◆ **What is asked**: Quote exactly, and only, the lines from the one with "Turn this picture" down to the one with "95 degrees open.", both included.

◆ **Records for processing**:
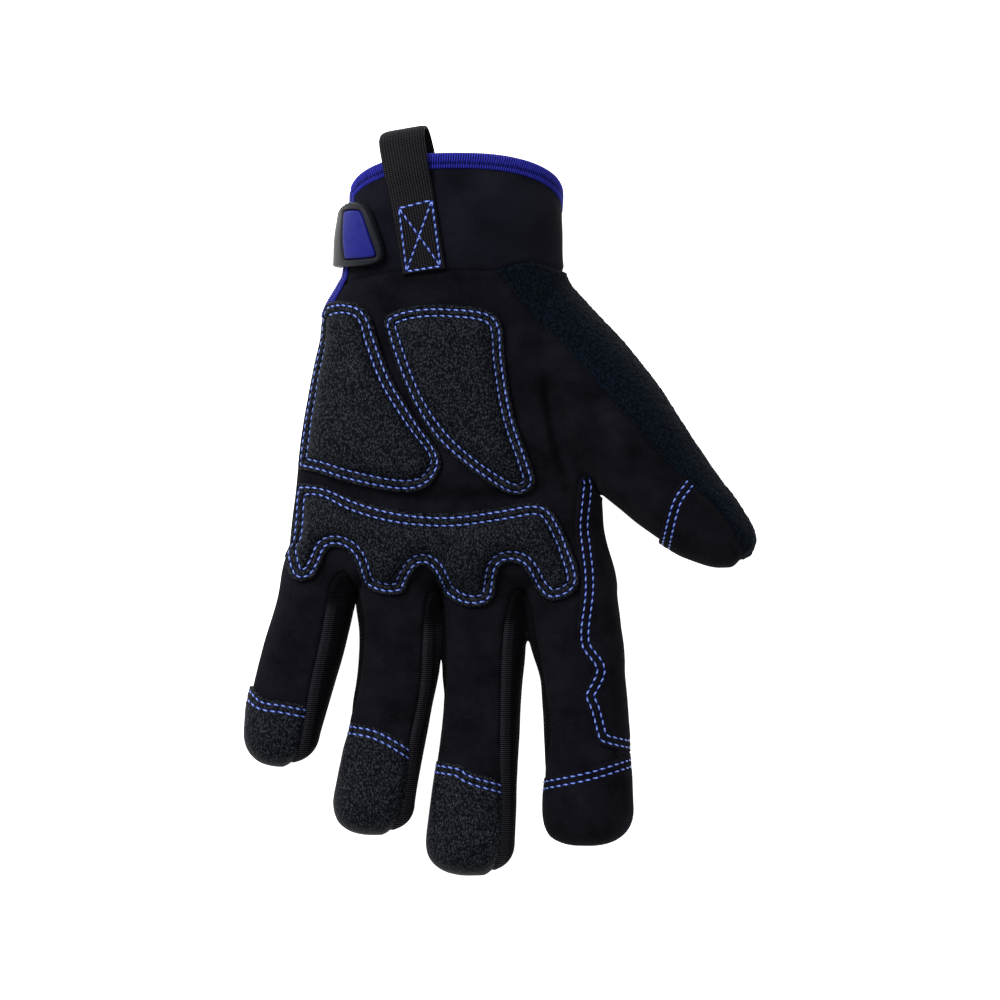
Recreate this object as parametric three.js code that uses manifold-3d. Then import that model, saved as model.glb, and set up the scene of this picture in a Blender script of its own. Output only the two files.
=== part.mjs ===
---
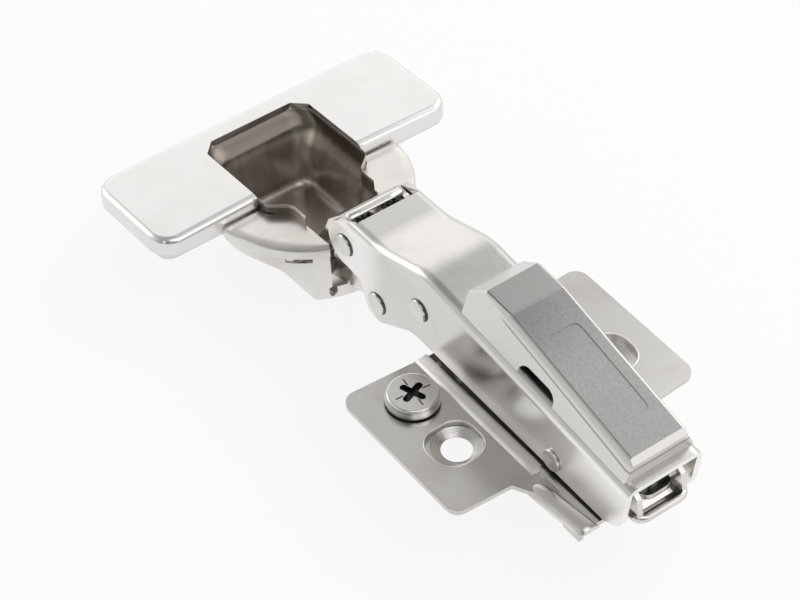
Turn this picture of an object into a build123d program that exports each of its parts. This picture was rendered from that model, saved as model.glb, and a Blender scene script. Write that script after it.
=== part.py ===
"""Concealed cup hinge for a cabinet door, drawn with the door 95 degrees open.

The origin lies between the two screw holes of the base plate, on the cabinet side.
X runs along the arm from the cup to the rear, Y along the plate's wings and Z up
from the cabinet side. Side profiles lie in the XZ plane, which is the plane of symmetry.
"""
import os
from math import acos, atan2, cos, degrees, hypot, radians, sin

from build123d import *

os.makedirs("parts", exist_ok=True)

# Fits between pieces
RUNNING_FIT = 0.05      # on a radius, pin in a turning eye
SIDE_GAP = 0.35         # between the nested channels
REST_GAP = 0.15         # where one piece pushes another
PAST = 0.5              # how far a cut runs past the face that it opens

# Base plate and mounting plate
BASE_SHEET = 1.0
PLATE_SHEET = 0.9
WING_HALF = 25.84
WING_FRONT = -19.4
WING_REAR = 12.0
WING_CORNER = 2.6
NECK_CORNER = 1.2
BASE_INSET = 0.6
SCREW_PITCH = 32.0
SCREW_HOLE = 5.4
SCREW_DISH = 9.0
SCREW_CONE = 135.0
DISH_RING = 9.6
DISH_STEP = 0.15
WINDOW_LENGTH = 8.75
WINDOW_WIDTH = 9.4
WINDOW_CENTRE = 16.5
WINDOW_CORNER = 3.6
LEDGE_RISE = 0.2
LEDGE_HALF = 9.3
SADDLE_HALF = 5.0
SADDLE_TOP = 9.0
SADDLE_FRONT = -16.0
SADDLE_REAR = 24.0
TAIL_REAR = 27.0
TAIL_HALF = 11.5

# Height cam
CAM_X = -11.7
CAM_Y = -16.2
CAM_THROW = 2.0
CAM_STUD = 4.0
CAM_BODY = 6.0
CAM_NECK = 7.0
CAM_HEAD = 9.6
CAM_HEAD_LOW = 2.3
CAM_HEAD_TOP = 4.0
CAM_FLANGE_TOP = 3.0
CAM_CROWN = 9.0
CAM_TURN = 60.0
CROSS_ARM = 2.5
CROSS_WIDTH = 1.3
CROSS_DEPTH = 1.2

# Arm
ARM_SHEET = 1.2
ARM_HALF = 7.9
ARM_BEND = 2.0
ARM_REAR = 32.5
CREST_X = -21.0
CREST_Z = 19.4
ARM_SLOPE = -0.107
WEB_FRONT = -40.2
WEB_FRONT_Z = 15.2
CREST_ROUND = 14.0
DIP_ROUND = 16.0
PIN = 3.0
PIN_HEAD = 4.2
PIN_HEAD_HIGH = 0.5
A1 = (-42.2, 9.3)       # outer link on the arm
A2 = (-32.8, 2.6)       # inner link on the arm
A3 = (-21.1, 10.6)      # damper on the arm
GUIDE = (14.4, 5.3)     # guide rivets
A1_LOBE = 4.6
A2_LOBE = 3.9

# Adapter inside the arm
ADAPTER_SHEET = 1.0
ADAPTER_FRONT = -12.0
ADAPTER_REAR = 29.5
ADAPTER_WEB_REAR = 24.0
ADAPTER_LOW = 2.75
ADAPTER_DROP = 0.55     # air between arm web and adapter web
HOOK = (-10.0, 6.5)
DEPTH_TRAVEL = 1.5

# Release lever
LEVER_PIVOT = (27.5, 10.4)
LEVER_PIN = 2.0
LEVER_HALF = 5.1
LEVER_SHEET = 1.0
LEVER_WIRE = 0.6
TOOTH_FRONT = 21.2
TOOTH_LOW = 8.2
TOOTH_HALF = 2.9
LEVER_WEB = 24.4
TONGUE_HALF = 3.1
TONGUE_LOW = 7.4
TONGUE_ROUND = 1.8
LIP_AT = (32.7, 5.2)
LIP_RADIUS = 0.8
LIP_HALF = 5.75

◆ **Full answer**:
Turn this picture of an object into a build123d program that exports each of its parts. This picture was rendered from that model, saved as model.glb, and a Blender scene script. Write that script after it.
=== part.py ===
"""Concealed cup hinge for a cabinet door, drawn with the door 95 degrees open.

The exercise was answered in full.